GIVEN DATA
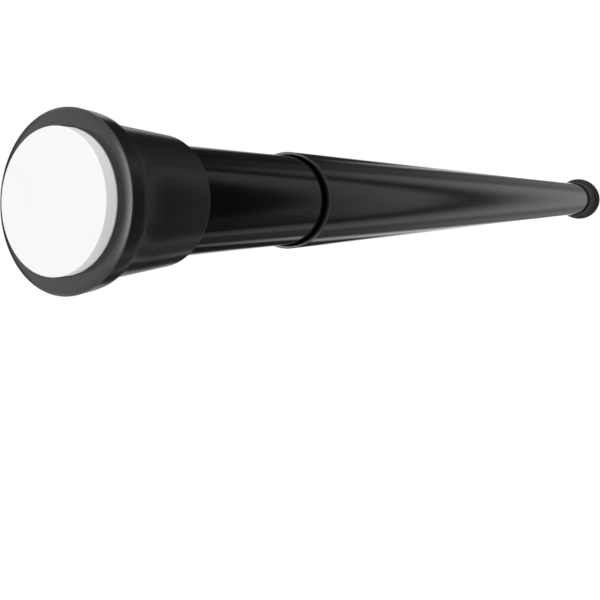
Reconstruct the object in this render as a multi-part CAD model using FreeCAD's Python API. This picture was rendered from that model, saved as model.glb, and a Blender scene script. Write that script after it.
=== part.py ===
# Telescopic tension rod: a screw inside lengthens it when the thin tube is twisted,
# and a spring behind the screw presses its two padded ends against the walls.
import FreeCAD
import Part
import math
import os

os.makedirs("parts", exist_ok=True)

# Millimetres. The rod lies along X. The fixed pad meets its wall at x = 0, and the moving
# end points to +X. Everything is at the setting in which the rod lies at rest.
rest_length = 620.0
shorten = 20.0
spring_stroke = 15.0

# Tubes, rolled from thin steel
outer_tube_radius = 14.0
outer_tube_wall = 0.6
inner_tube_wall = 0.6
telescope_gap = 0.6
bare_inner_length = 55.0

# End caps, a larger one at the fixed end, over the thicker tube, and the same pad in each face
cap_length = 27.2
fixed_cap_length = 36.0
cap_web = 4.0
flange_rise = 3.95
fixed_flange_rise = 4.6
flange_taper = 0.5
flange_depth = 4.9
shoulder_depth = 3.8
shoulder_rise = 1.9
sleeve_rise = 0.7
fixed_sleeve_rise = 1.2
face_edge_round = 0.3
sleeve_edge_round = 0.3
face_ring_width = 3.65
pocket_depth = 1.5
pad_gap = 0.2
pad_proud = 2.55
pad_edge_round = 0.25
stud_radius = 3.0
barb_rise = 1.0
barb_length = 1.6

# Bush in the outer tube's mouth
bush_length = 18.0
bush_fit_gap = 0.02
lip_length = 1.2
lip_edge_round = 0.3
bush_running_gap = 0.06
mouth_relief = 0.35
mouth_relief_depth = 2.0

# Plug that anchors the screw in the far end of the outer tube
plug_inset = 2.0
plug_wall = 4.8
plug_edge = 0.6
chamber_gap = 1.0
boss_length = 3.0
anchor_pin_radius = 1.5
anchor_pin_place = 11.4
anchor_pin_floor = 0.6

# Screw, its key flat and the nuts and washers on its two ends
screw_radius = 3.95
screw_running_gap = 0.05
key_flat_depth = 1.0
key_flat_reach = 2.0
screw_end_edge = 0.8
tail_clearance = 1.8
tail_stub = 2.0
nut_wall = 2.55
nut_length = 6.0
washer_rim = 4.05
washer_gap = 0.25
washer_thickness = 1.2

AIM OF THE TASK
Extract, word for word, each line of the listing above.

SOLUTION TO THIS EXERCISE
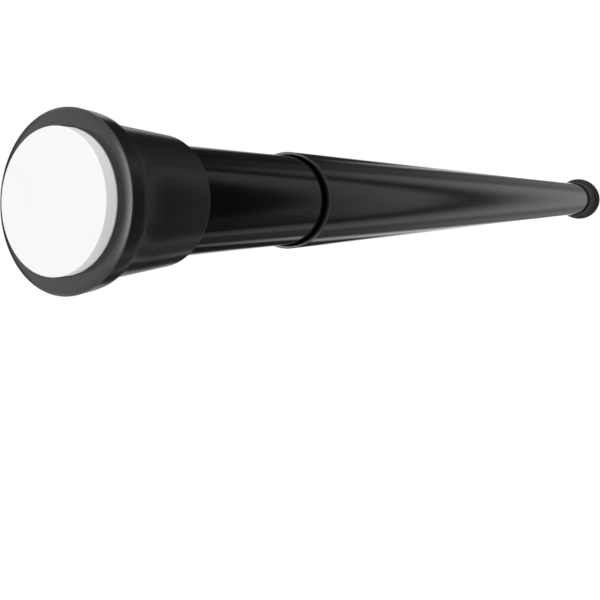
Reconstruct the object in this render as a multi-part CAD model using FreeCAD's Python API. This picture was rendered from that model, saved as model.glb, and a Blender scene script. Write that script after it.
=== part.py ===
# Telescopic tension rod: a screw inside lengthens it when the thin tube is twisted,
# and a spring behind the screw presses its two padded ends against the walls.
import FreeCAD
import Part
import math
import os

os.makedirs("parts", exist_ok=True)

# Millimetres. The rod lies along X. The fixed pad meets its wall at x = 0, and the moving
# end points to +X. Everything is at the setting in which the rod lies at rest.
rest_length = 620.0
shorten = 20.0
spring_stroke = 15.0

# Tubes, rolled from thin steel
outer_tube_radius = 14.0
outer_tube_wall = 0.6
inner_tube_wall = 0.6
telescope_gap = 0.6
bare_inner_length = 55.0

# End caps, a larger one at the fixed end, over the thicker tube, and the same pad in each face
cap_length = 27.2
fixed_cap_length = 36.0
cap_web = 4.0
flange_rise = 3.95
fixed_flange_rise = 4.6
flange_taper = 0.5
flange_depth = 4.9
shoulder_depth = 3.8
shoulder_rise = 1.9
sleeve_rise = 0.7
fixed_sleeve_rise = 1.2
face_edge_round = 0.3
sleeve_edge_round = 0.3
face_ring_width = 3.65
pocket_depth = 1.5
pad_gap = 0.2
pad_proud = 2.55
pad_edge_round = 0.25
stud_radius = 3.0
barb_rise = 1.0
barb_length = 1.6

# Bush in the outer tube's mouth
bush_length = 18.0
bush_fit_gap = 0.02
lip_length = 1.2
lip_edge_round = 0.3
bush_running_gap = 0.06
mouth_relief = 0.35
mouth_relief_depth = 2.0

# Plug that anchors the screw in the far end of the outer tube
plug_inset = 2.0
plug_wall = 4.8
plug_edge = 0.6
chamber_gap = 1.0
boss_length = 3.0
anchor_pin_radius = 1.5
anchor_pin_place = 11.4
anchor_pin_floor = 0.6

# Screw, its key flat and the nuts and washers on its two ends
screw_radius = 3.95
screw_running_gap = 0.05
key_flat_depth = 1.0
key_flat_reach = 2.0
screw_end_edge = 0.8
tail_clearance = 1.8
tail_stub = 2.0
nut_wall = 2.55
nut_length = 6.0
washer_rim = 4.05
washer_gap = 0.25
washer_thickness = 1.2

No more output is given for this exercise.